_EXERCISE AIM_. Return the material below in full and exactly.

+ + +

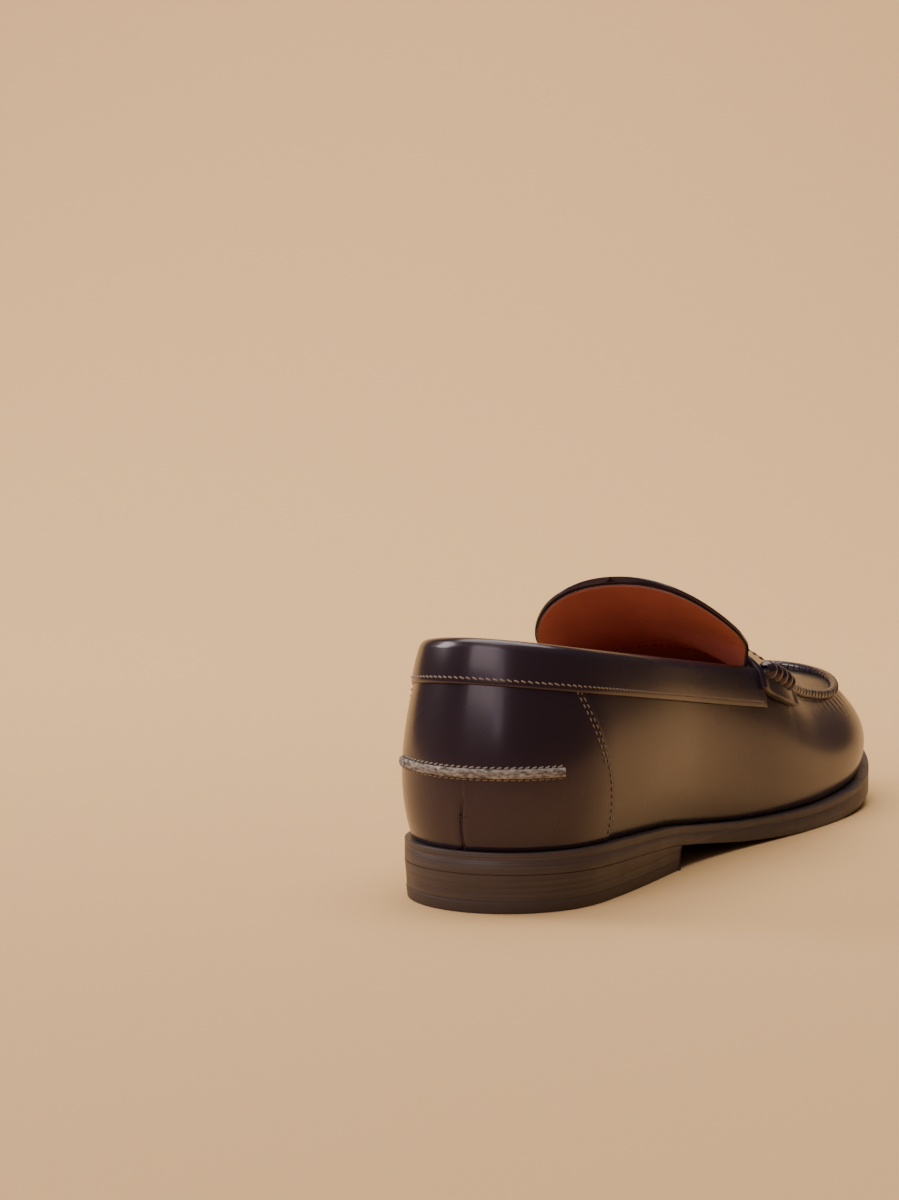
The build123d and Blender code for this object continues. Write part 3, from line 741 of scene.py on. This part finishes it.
def binding_loop(u):
    """The collar strip at one slice: an outer leg, a soft roll over the edge, an inner leg."""
    top = top_line(u)
    outside = -QUARTER_PROUD - 0.75
    inside = LINING_IN + 0.9
    foot = top - BINDING_DEPTH
    loop = [(foot - 0.25, outside + 0.45), (foot - 0.1, outside + 0.1)]
    loop += [(top - BINDING_DEPTH * (1 - s), outside - 0.25 * math.sin(math.pi * s))
             for s in np.linspace(0.03, 0.86, 14)]
    middle, half = (outside + inside) / 2, (inside - outside) / 2
    loop += [(top - 1.75 + 2.9 * math.sin(a), middle - half * math.cos(a))
             for a in np.linspace(0.1, math.pi - 0.1, 13)]
    loop += [(top - z, inside) for z in (3, 5, 7, 8)]
    loop += [(top - 8, inside - 0.7), (top - 4, inside - 0.8), (top - 1.6, inside - 1.2)]
    loop += [(top - 1.4, outside + 1.3), (top - 5, outside + 0.7), (top - 9, outside + 0.7)]
    return np.array(loop)


def collar_binding():
    shares = np.linspace(share_at(COLLAR_FRONT, 1) - 1, share_at(COLLAR_FRONT, -1), 360)
    loops = np.array([binding_loop(u) for u in shares])
    rings = wall(shares[:, None], loops[..., 0], loops[..., 1])
    build_rings("collar_binding", rings, UPPER)


wall_layers()
heel_ridge()
collar_binding()

# ---------------------------------------------------------------- top of the forefoot


def rim(u, inset=0.0, rise=0.0):
    """Points along the wall's top edge, inset towards the middle and raised."""
    foot = place(u)
    flat = foot + outward(u) * (top_reach(foot[..., 0]) - inset)[..., None]
    return np.concatenate([flat, (top_line(u) + rise)[..., None]], -1)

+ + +

_THE SOLUTION_.
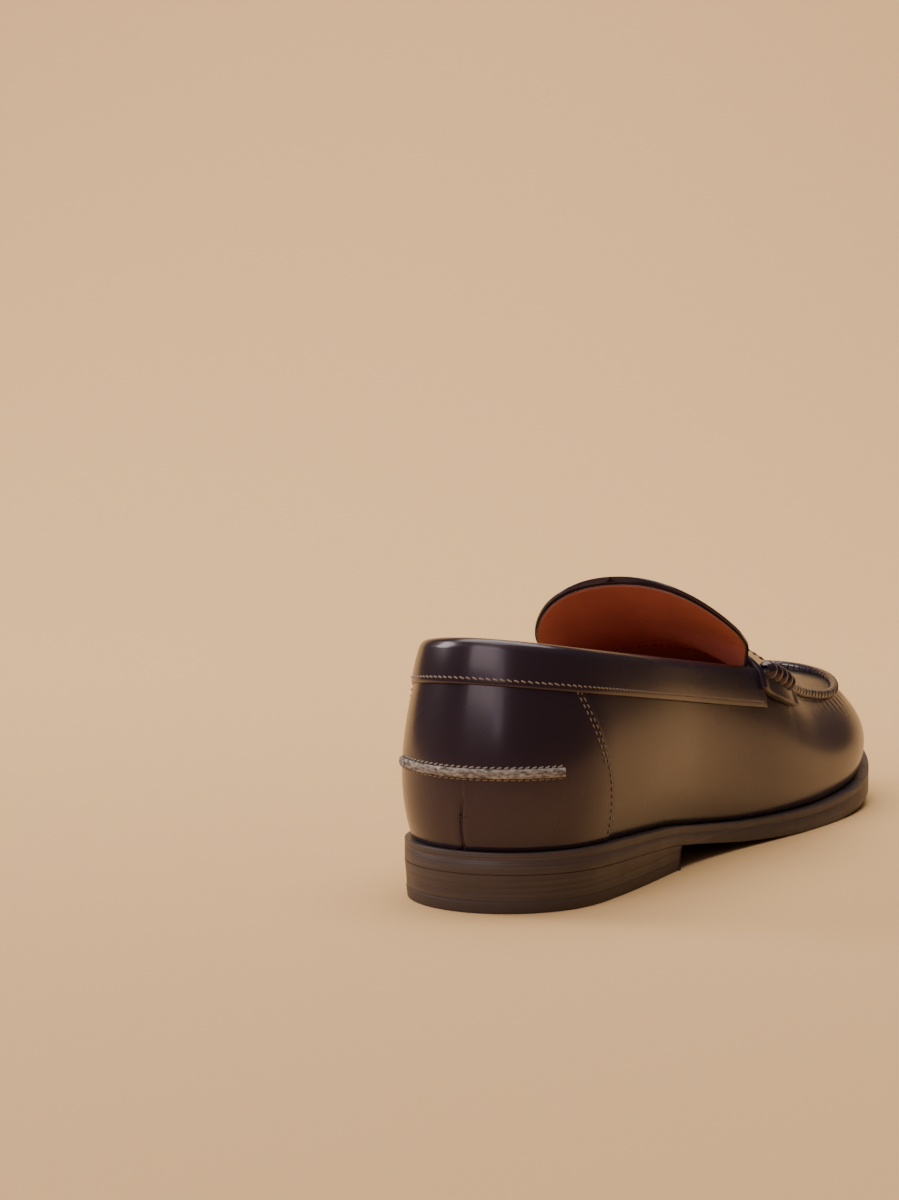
The build123d and Blender code for this object continues. Write part 3, from line 741 of scene.py on. This part finishes it.
def binding_loop(u):
    """The collar strip at one slice: an outer leg, a soft roll over the edge, an inner leg."""
    top = top_line(u)
    outside = -QUARTER_PROUD - 0.75
    inside = LINING_IN + 0.9
    foot = top - BINDING_DEPTH
    loop = [(foot - 0.25, outside + 0.45), (foot - 0.1, outside + 0.1)]
    loop += [(top - BINDING_DEPTH * (1 - s), outside - 0.25 * math.sin(math.pi * s))
             for s in np.linspace(0.03, 0.86, 14)]
    middle, half = (outside + inside) / 2, (inside - outside) / 2
    loop += [(top - 1.75 + 2.9 * math.sin(a), middle - half * math.cos(a))
             for a in np.linspace(0.1, math.pi - 0.1, 13)]
    loop += [(top - z, inside) for z in (3, 5, 7, 8)]
    loop += [(top - 8, inside - 0.7), (top - 4, inside - 0.8), (top - 1.6, inside - 1.2)]
    loop += [(top - 1.4, outside + 1.3), (top - 5, outside + 0.7), (top - 9, outside + 0.7)]
    return np.array(loop)


def collar_binding():
    shares = np.linspace(share_at(COLLAR_FRONT, 1) - 1, share_at(COLLAR_FRONT, -1), 360)
    loops = np.array([binding_loop(u) for u in shares])
    rings = wall(shares[:, None], loops[..., 0], loops[..., 1])
    build_rings("collar_binding", rings, UPPER)


wall_layers()
heel_ridge()
collar_binding()

# ---------------------------------------------------------------- top of the forefoot


def rim(u, inset=0.0, rise=0.0):
    """Points along the wall's top edge, inset towards the middle and raised."""
    foot = place(u)
    flat = foot + outward(u) * (top_reach(foot[..., 0]) - inset)[..., None]
    return np.concatenate([flat, (top_line(u) + rise)[..., None]], -1)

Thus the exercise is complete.